In a statement signed by Comrade Phils Thomas, Anthony Ehilebo, Ariyo-Dare Atoye; Babasola Kuti; Emmanuel Umeh; Olome Joseph, among other representatives of the six zones, CPY declared: “By our findings, we dare say that this is the worst composition of committees in the history of the PDP as far as the youths are concerned without any genuine representation.”

The youth noted that owing to the fact that they make up over 60 per cent of party membership in all strata, “this latest action has violated the basic democratic principles of youth integration and inclusion in the party and of which the PDP has identified with overtime. The present should be about making progress and not going backwards.”

Another aspect of segregation is also brewing within the NWC. The attempt to weed out all members of NWC that came alongside Tukur, is presenting some grumbling. Party faithful wonder whether those to come in 2018 would do a full term or be seen to complete the terms of Sheriff and co?

A lot depends on the ability of Sheriff to stand his ground in enforcing internal democracy.

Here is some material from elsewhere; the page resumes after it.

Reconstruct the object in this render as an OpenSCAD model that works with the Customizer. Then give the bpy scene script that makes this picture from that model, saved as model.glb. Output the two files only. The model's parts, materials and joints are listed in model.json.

Already, feelers from the party headquarters indicated that PDP could not have got a better hand to rock the party back to stardom.

Given his grasp in grassroots mobilisation, Sheriff could turn the fortunes of PDP faster in the north. Again with his inside knowledge of APC’s strengths and weakness, the chairman could use his reinvigorated term to normalise PDP’s systems and structures.

So far, the creation of four strategic committees to organise the convention, pursue inclusion through reconciliation and zoning, as well as, ways of raising funds, the national chairman has given himself out as an inclusive leader. How far the Dickson Committee goes to reconcile various interests in the party before and after the convention would show how far PDP could go in bouncing back to glory.

The future political calculations in the country would then take PDP serious because it would have been obvious that the party cannot afford to repeat the mistakes of the past. From now, through the congresses to the ultimate national convention date of May 21, PDP could have its destiny in its own hands.